Most parents are concerned with the kinds of choices their kids make when going off to college, but the decision-making process can start much sooner than that.
Many high school kids experience campus life while still in high school, in the form of college visits. While school visits are important to the decision-making process, the potential for students to make decisions—both good and bad—is there.
College visits by high school students come with a lot of emotions and considerations for parents. One thing that may come as a surprise, however, is that the opportunity sometimes exists for kids to get in situations they're not ready for and make bad decisions, all while on a campus visit.
As a parent, there are a few different things you can do to make sure this doesn't happen.
1. Go on visits with your child: Not only is this a great time to talk about schools and college life in general, but acting as a chaperone can keep your child out of inappropriate situations.
[Find out how to plan college visits this summer.]
2. Choose structured visits over informal ones: Attending school-planned visits to campus means that your child has an agenda and itinerary to follow, which leaves less time for less-than-desirable college activities.
3. Communicate before, during, and after visits: If your child will be visiting a campus without parental supervision, talk extensively beforehand about where they'll be going, with whom they'll be staying, and what situations they might find themselves in while there. Text and call often during the trip, and debrief after it's over so you can discuss what they experienced.
When going on college visits during my junior and senior years of high school, I was lucky in that one or both of my parents attended with me. Not every student has this opportunity, however, and going on a college visit alone can be overwhelming.
As a student, here are my tips for how to get the most out of your college visit, even if you'll be attending alone.
1. Look for interactive visits: Some colleges have programs that allow you to stay overnight with a current student, or schedule social events for you to meet other prospective students. Utilizing these types of programs can give you a support system during your visit if a parent or guest won't be attending with you.
Even if you have a parent or guest along, this will give you a chance to do more than just idly sit through the university's tours and information sessions.
[Ask these questions during your college visit.]
2. Let your admissions representatives know your needs: Admissions reps are eager to improve your visit to their campuses, so let them know you'll be visiting alone. They may be able to assign you a current student to shadow or give you a more personal tour.

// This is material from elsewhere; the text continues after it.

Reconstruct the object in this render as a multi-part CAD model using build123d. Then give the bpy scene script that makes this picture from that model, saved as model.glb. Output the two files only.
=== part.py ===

If they aren't able to give you any extra resources, they'll at least appreciate knowing you're traveling alone. This way, they can give you a little extra attention to make sure all your questions are being answered.
3. Don't be afraid to speak up: In my experience giving campus tours and being a student leader during New Student Orientation, parents ask about 10 times more questions than students will. If you're visiting without a parent or guest with you, make sure to get all of your questions answered during your stay. It may take a little more effort on your part, but your campus tour guide or admissions representative will probably appreciate your interest.
In addition, you'll be able to bring lots more information back to your parents if you are engaged during your campus visit. Think about making a list of questions with your parents before going on your visit so you can get their questions answered, as well as your own.